La plupart des grands barrages dans le monde ont été construits dans les décennies qui ont suivi la Seconde Guerre mondiale, entre 1950 et 1985 explique Duminda Perera, ingénieur civil et chercheur en évaluation des risques à l’Institut pour l’eau, l’environnement et la santé qui dépend de l’ONU. Ces barrages sont des infrastructures essentielles qui fournissent de l’eau potable fiable, de l’irrigation agricole, des moyens de lutte contre les inondations et de l’électricité à des centaines de millions de personnes.

Mais les barrages se dégradent avec le temps et nécessitent d’être entretenus. Ils commencent en général à présenter des faiblesses à partir de 50 ans d’existence. Même les barrages en béton sont vulnérables au fil du temps à la force de l’eau. L’érosion a un impact sur la terre qui se trouve en dessous et autour des structures en béton. Souvent, ces barrages ont besoin d’être renforcés et d’avoir de nouveaux ancrages pour leurs fondations. Le béton lui-même se fragilise avec l’exposition aux éléments, subissant des réactions chimiques qui nuisent à sa stabilité.

Il faut 157 milliards de dollars pour réparer les barrages aux Etats-Unis

L’entretien régulier, les renforcements et la modernisation peuvent permettre à un barrage de fonctionner en toute sécurité bien au-delà de 100 ans et de se conformer aux normes actuelles. Mais de nombreux barrages qui ne font pas l’objet de réparations régulières vieillissent mal.

Un rapport des Nations Unies de 2021, dont M. Perera est coauteur, a évalué plus de 50.000 grands barrages dans le monde. Lui et ses collègues ont constaté que les barrages de nombreux pays ont, en moyenne, plus de 50 ans et risquent de plus en plus de tomber en panne. C’est notamment le cas aux États-Unis, qui comptent le deuxième plus grand nombre de grands barrages au monde après la Chine et où l’âge moyen des grands barrages est de 65 ans.

Selon un rapport publié en 2023 par l’Association of State Dam Safety Officials, le coût des réparations recommandées pour la plupart des barrages américains s’élèverait à 157,5 milliards de dollars. Et puis il y a le reste du monde, où les données sur la réhabilitation nécessaire des barrages et les coûts estimés sont souvent rares ou difficiles à obtenir. Même lorsque les gouvernements ou les entreprises privées savent que des réparations sont nécessaires, ils n’ont pas toujours la volonté politique ni les fonds nécessaires pour agir.

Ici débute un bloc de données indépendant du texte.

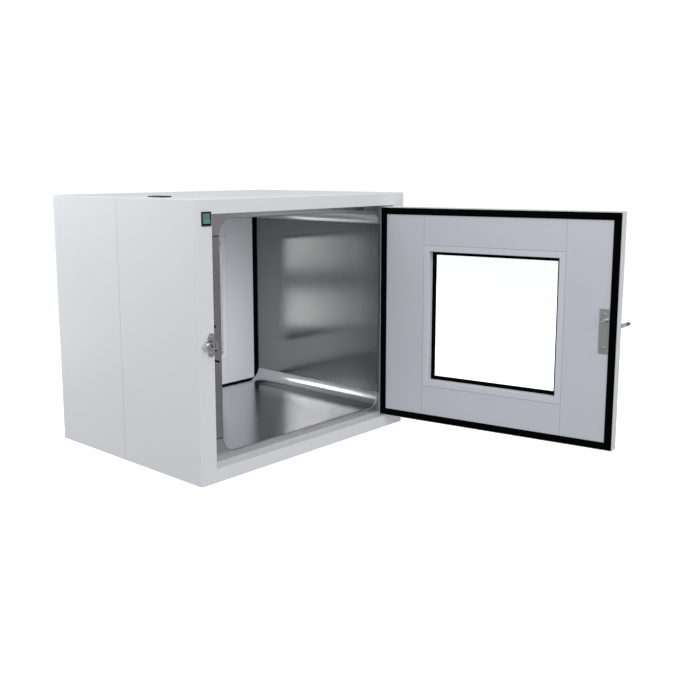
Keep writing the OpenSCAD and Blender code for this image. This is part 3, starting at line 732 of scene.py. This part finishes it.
class PASSBOX_OT_screws(PieceOperator, bpy.types.Operator):
    """Model one flat and one pan screw with cross recesses, and set them in keepers, latches and plates"""

    bl_idname = "passbox.screws"
    bl_label = "Screws"

    def execute(self, context):
        width = context.scene.passbox_parts.recess / MM
        flat = cross_screw("flat_screw", width=width, **FLAT_HEAD)
        pan = cross_screw("pan_screw", width=width, **PAN_HEAD)
        self.on_keepers(flat)
        self.on_inlet(flat)
        low, high = closed("latch_screws")
        spot, reach = self.row(low, high, "Z", FLAT_HEAD)
        spot.y = low.y + FLAT_HEAD["height"]
        pair = self.dressed("latch_screws", pair_of(flat, spot, reach, (24, 71)))
        both_ends(pair, "latch_screw_pair", "door", "latch_screws")
        low, high = closed("plate_screws")
        spot, reach = self.row(low, high, "Z", PAN_HEAD)
        spot.y = high.y - PAN_HEAD["height"]
        pair = self.dressed("plate_screws", pair_of(pan, spot, reach, (12, 50), 2))
        both_ends(pair, "plate_screw_pair", "door", "plate_screws")
        for screw in (flat, pan):
            bpy.data.objects.remove(screw)
        return {"FINISHED"}

    @staticmethod
    def row(low, high, axis, kind):
        """Middle of a row of screws between two corners, and the step from there to an end screw."""
        index = "XYZ".index(axis)
        reach = Vector((0, 0, 0))
        reach[index] = (high[index] - low[index]) / 2 - kind["radius"]
        return (low + high) / 2, reach

    def dressed(self, name, screws):
        """Several screws as one finished piece."""
        piece = joined(name, *screws)
        self.dress(piece, "bright_steel", 35)
        return piece

    def on_keepers(self, flat):
        low, high = corners("keeper_screws")
        spot, reach = self.row(low, high, "Z", FLAT_HEAD)
        turns = (8, 40)
        spot.y = low.y + FLAT_HEAD["height"]
        screws = pair_of(flat, spot, reach, turns)
        spot.y = high.y - FLAT_HEAD["height"]
        screws += pair_of(flat, spot, reach, turns, 2)
        tie(self.dressed("keeper_screw_set", screws), "cabinet", "keeper_screws")

    def on_inlet(self, flat):
        low, high = corners("inlet_screws")
        spot, reach = self.row(low, high, "Y", FLAT_HEAD)
        spot.z = high.z - FLAT_HEAD["height"]
        pair = self.dressed("inlet_screw_pair", pair_of(flat, spot, reach, (15, 62), -1, "X"))
        tie(pair, "cabinet", "inlet_screws")


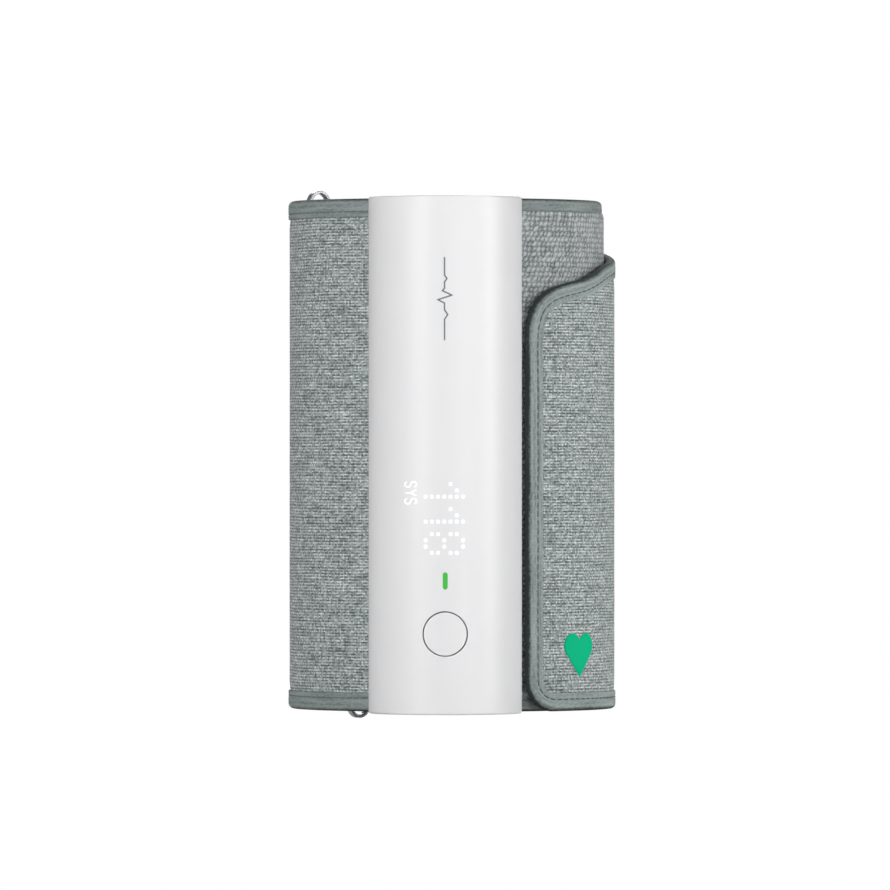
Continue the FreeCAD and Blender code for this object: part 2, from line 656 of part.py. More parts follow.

Le barrage de Mullaperiyar en Inde est en très mauvais état et menace 3,5 millions de personnes

Le rapport des Nations unies de 2021 de M. Perera a identifié plusieurs barrages comme étant dangereux. Le barrage de Mullaperiyar, dans l’État indien du Kerala, (voir la photographie ci-dessus) en est un exemple. Cette structure a plus de 125 ans et présente des signes visibles de détérioration. Elle est située à la frontière d’un État en proie à de graves conflits politiques et dans une région où les tremblements de terre sont fréquents. En cas de rupture du barrage, on estime que 3,5 millions de personnes seraient menacées…

En Libye aussi, les ingénieurs étaient conscients de la vulnérabilité des barrages de Derna. Une étude hydrologique du bassin de l’oued de Derna publiée l’année dernière mettait en garde. L’auteur de l’étude expliquait que « des mesures immédiates doivent être prises pour l’entretien régulier des barrages existants, car en cas d’inondation massive, le résultat sera désastreux pour les habitants de la vallée et de la ville ». Si cet avertissement avait été pris en compte, des milliers de vies auraient pu être sauvées

Il n’est évidemment pas trop tard pour épargner à des populations dans d’autres régions du monde des catastrophes similaires. Il faut que les gouvernements et les institutions internationales mesurent bien qu’il est indispensables d’investir dans l’entretien des barrages, de créer des systèmes d’alerte précoce et de renforcer les plans d’urgence.